Collected data:
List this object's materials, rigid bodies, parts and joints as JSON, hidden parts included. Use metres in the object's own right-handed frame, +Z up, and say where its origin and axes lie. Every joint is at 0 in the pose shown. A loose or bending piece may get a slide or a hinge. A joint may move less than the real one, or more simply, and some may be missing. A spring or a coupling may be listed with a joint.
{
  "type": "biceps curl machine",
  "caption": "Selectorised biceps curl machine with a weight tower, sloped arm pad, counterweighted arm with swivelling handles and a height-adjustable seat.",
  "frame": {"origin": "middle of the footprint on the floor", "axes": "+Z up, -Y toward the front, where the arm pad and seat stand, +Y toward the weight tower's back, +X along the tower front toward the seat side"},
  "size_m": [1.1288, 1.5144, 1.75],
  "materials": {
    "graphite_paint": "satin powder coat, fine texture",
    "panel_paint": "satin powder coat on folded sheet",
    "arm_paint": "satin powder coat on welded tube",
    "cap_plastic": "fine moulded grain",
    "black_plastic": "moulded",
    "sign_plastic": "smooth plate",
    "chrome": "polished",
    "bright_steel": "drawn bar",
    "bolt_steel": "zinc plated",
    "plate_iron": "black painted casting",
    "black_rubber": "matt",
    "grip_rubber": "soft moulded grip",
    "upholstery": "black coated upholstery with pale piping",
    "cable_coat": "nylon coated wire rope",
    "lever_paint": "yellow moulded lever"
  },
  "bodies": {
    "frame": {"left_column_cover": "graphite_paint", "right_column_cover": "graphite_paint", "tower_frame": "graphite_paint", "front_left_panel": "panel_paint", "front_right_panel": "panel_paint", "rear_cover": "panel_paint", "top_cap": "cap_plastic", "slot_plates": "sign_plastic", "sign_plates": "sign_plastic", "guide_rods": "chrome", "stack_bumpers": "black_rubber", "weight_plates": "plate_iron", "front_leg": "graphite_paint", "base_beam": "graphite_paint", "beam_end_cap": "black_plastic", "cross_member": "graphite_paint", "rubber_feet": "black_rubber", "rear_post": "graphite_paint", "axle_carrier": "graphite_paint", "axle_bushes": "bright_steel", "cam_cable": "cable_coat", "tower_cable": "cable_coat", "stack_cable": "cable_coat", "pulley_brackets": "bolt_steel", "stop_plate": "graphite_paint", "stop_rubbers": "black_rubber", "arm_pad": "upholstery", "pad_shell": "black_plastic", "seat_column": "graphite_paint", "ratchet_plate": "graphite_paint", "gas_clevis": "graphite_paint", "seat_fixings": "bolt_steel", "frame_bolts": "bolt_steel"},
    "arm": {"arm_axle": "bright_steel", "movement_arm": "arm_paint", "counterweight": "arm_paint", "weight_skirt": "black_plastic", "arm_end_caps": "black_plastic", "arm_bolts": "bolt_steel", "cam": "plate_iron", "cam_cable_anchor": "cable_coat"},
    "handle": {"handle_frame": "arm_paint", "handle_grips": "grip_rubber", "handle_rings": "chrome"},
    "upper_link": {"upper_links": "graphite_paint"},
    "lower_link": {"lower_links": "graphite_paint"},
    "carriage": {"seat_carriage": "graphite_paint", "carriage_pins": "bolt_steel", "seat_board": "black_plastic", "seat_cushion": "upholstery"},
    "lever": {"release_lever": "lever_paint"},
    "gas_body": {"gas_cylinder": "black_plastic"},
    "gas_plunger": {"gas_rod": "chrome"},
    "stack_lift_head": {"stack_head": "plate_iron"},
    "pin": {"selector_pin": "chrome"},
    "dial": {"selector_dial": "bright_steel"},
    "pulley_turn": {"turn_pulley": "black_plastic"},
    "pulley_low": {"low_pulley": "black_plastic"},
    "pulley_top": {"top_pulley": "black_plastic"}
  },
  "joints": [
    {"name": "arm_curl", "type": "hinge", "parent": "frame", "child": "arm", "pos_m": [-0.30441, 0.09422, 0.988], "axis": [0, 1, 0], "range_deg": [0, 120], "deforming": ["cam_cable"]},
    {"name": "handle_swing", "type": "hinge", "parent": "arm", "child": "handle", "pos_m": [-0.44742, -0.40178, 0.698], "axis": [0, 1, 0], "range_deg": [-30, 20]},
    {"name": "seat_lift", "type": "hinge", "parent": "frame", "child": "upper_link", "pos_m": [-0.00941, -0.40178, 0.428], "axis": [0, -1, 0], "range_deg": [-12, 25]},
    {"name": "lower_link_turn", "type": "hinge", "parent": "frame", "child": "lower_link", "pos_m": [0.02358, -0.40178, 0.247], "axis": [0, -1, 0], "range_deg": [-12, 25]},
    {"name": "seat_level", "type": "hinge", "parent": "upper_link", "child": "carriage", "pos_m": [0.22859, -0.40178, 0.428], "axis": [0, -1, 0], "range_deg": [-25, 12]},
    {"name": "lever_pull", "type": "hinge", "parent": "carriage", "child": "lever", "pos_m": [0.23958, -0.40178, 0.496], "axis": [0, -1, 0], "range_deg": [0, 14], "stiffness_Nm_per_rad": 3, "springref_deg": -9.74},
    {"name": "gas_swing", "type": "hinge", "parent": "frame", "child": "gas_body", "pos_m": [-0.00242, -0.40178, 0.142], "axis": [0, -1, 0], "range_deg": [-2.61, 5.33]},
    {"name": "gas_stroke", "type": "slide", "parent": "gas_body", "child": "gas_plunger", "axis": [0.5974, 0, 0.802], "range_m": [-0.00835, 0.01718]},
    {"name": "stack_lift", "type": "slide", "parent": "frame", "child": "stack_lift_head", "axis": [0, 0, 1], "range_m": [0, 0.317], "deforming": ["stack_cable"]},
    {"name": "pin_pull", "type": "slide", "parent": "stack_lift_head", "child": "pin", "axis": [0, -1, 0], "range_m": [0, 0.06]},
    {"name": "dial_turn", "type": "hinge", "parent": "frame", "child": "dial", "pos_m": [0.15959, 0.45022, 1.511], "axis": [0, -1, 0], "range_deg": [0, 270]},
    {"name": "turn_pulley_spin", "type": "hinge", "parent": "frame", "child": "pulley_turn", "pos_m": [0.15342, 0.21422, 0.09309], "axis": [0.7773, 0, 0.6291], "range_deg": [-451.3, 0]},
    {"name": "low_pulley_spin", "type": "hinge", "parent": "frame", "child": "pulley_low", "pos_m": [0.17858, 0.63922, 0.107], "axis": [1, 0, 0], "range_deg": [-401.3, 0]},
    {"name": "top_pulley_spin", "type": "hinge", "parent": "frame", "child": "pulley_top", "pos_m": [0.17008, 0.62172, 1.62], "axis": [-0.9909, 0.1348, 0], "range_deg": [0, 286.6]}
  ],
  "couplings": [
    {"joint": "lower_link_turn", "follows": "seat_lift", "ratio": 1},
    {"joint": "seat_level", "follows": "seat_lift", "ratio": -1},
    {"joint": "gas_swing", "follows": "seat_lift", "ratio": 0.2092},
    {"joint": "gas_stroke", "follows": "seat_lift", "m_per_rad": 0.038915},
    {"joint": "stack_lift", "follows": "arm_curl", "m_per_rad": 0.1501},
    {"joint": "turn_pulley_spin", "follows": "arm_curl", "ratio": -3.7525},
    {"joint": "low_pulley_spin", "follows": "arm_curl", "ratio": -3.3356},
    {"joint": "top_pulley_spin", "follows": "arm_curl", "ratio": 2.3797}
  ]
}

Your instructions: Repeat the listing above without any change.

Answer to the exercise:
List this object's materials, rigid bodies, parts and joints as JSON, hidden parts included. Use metres in the object's own right-handed frame, +Z up, and say where its origin and axes lie. Every joint is at 0 in the pose shown. A loose or bending piece may get a slide or a hinge. A joint may move less than the real one, or more simply, and some may be missing. A spring or a coupling may be listed with a joint.
{
  "type": "biceps curl machine",
  "caption": "Selectorised biceps curl machine with a weight tower, sloped arm pad, counterweighted arm with swivelling handles and a height-adjustable seat.",
  "frame": {"origin": "middle of the footprint on the floor", "axes": "+Z up, -Y toward the front, where the arm pad and seat stand, +Y toward the weight tower's back, +X along the tower front toward the seat side"},
  "size_m": [1.1288, 1.5144, 1.75],
  "materials": {
    "graphite_paint": "satin powder coat, fine texture",
    "panel_paint": "satin powder coat on folded sheet",
    "arm_paint": "satin powder coat on welded tube",
    "cap_plastic": "fine moulded grain",
    "black_plastic": "moulded",
    "sign_plastic": "smooth plate",
    "chrome": "polished",
    "bright_steel": "drawn bar",
    "bolt_steel": "zinc plated",
    "plate_iron": "black painted casting",
    "black_rubber": "matt",
    "grip_rubber": "soft moulded grip",
    "upholstery": "black coated upholstery with pale piping",
    "cable_coat": "nylon coated wire rope",
    "lever_paint": "yellow moulded lever"
  },
  "bodies": {
    "frame": {"left_column_cover": "graphite_paint", "right_column_cover": "graphite_paint", "tower_frame": "graphite_paint", "front_left_panel": "panel_paint", "front_right_panel": "panel_paint", "rear_cover": "panel_paint", "top_cap": "cap_plastic", "slot_plates": "sign_plastic", "sign_plates": "sign_plastic", "guide_rods": "chrome", "stack_bumpers": "black_rubber", "weight_plates": "plate_iron", "front_leg": "graphite_paint", "base_beam": "graphite_paint", "beam_end_cap": "black_plastic", "cross_member": "graphite_paint", "rubber_feet": "black_rubber", "rear_post": "graphite_paint", "axle_carrier": "graphite_paint", "axle_bushes": "bright_steel", "cam_cable": "cable_coat", "tower_cable": "cable_coat", "stack_cable": "cable_coat", "pulley_brackets": "bolt_steel", "stop_plate": "graphite_paint", "stop_rubbers": "black_rubber", "arm_pad": "upholstery", "pad_shell": "black_plastic", "seat_column": "graphite_paint", "ratchet_plate": "graphite_paint", "gas_clevis": "graphite_paint", "seat_fixings": "bolt_steel", "frame_bolts": "bolt_steel"},
    "arm": {"arm_axle": "bright_steel", "movement_arm": "arm_paint", "counterweight": "arm_paint", "weight_skirt": "black_plastic", "arm_end_caps": "black_plastic", "arm_bolts": "bolt_steel", "cam": "plate_iron", "cam_cable_anchor": "cable_coat"},
    "handle": {"handle_frame": "arm_paint", "handle_grips": "grip_rubber", "handle_rings": "chrome"},
    "upper_link": {"upper_links": "graphite_paint"},
    "lower_link": {"lower_links": "graphite_paint"},
    "carriage": {"seat_carriage": "graphite_paint", "carriage_pins": "bolt_steel", "seat_board": "black_plastic", "seat_cushion": "upholstery"},
    "lever": {"release_lever": "lever_paint"},
    "gas_body": {"gas_cylinder": "black_plastic"},
    "gas_plunger": {"gas_rod": "chrome"},
    "stack_lift_head": {"stack_head": "plate_iron"},
    "pin": {"selector_pin": "chrome"},
    "dial": {"selector_dial": "bright_steel"},
    "pulley_turn": {"turn_pulley": "black_plastic"},
    "pulley_low": {"low_pulley": "black_plastic"},
    "pulley_top": {"top_pulley": "black_plastic"}
  },
  "joints": [
    {"name": "arm_curl", "type": "hinge", "parent": "frame", "child": "arm", "pos_m": [-0.30441, 0.09422, 0.988], "axis": [0, 1, 0], "range_deg": [0, 120], "deforming": ["cam_cable"]},
    {"name": "handle_swing", "type": "hinge", "parent": "arm", "child": "handle", "pos_m": [-0.44742, -0.40178, 0.698], "axis": [0, 1, 0], "range_deg": [-30, 20]},
    {"name": "seat_lift", "type": "hinge", "parent": "frame", "child": "upper_link", "pos_m": [-0.00941, -0.40178, 0.428], "axis": [0, -1, 0], "range_deg": [-12, 25]},
    {"name": "lower_link_turn", "type": "hinge", "parent": "frame", "child": "lower_link", "pos_m": [0.02358, -0.40178, 0.247], "axis": [0, -1, 0], "range_deg": [-12, 25]},
    {"name": "seat_level", "type": "hinge", "parent": "upper_link", "child": "carriage", "pos_m": [0.22859, -0.40178, 0.428], "axis": [0, -1, 0], "range_deg": [-25, 12]},
    {"name": "lever_pull", "type": "hinge", "parent": "carriage", "child": "lever", "pos_m": [0.23958, -0.40178, 0.496], "axis": [0, -1, 0], "range_deg": [0, 14], "stiffness_Nm_per_rad": 3, "springref_deg": -9.74},
    {"name": "gas_swing", "type": "hinge", "parent": "frame", "child": "gas_body", "pos_m": [-0.00242, -0.40178, 0.142], "axis": [0, -1, 0], "range_deg": [-2.61, 5.33]},
    {"name": "gas_stroke", "type": "slide", "parent": "gas_body", "child": "gas_plunger", "axis": [0.5974, 0, 0.802], "range_m": [-0.00835, 0.01718]},
    {"name": "stack_lift", "type": "slide", "parent": "frame", "child": "stack_lift_head", "axis": [0, 0, 1], "range_m": [0, 0.317], "deforming": ["stack_cable"]},
    {"name": "pin_pull", "type": "slide", "parent": "stack_lift_head", "child": "pin", "axis": [0, -1, 0], "range_m": [0, 0.06]},
    {"name": "dial_turn", "type": "hinge", "parent": "frame", "child": "dial", "pos_m": [0.15959, 0.45022, 1.511], "axis": [0, -1, 0], "range_deg": [0, 270]},
    {"name": "turn_pulley_spin", "type": "hinge", "parent": "frame", "child": "pulley_turn", "pos_m": [0.15342, 0.21422, 0.09309], "axis": [0.7773, 0, 0.6291], "range_deg": [-451.3, 0]},
    {"name": "low_pulley_spin", "type": "hinge", "parent": "frame", "child": "pulley_low", "pos_m": [0.17858, 0.63922, 0.107], "axis": [1, 0, 0], "range_deg": [-401.3, 0]},
    {"name": "top_pulley_spin", "type": "hinge", "parent": "frame", "child": "pulley_top", "pos_m": [0.17008, 0.62172, 1.62], "axis": [-0.9909, 0.1348, 0], "range_deg": [0, 286.6]}
  ],
  "couplings": [
    {"joint": "lower_link_turn", "follows": "seat_lift", "ratio": 1},
    {"joint": "seat_level", "follows": "seat_lift", "ratio": -1},
    {"joint": "gas_swing", "follows": "seat_lift", "ratio": 0.2092},
    {"joint": "gas_stroke", "follows": "seat_lift", "m_per_rad": 0.038915},
    {"joint": "stack_lift", "follows": "arm_curl", "m_per_rad": 0.1501},
    {"joint": "turn_pulley_spin", "follows": "arm_curl", "ratio": -3.7525},
    {"joint": "low_pulley_spin", "follows": "arm_curl", "ratio": -3.3356},
    {"joint": "top_pulley_spin", "follows": "arm_curl", "ratio": 2.3797}
  ]
}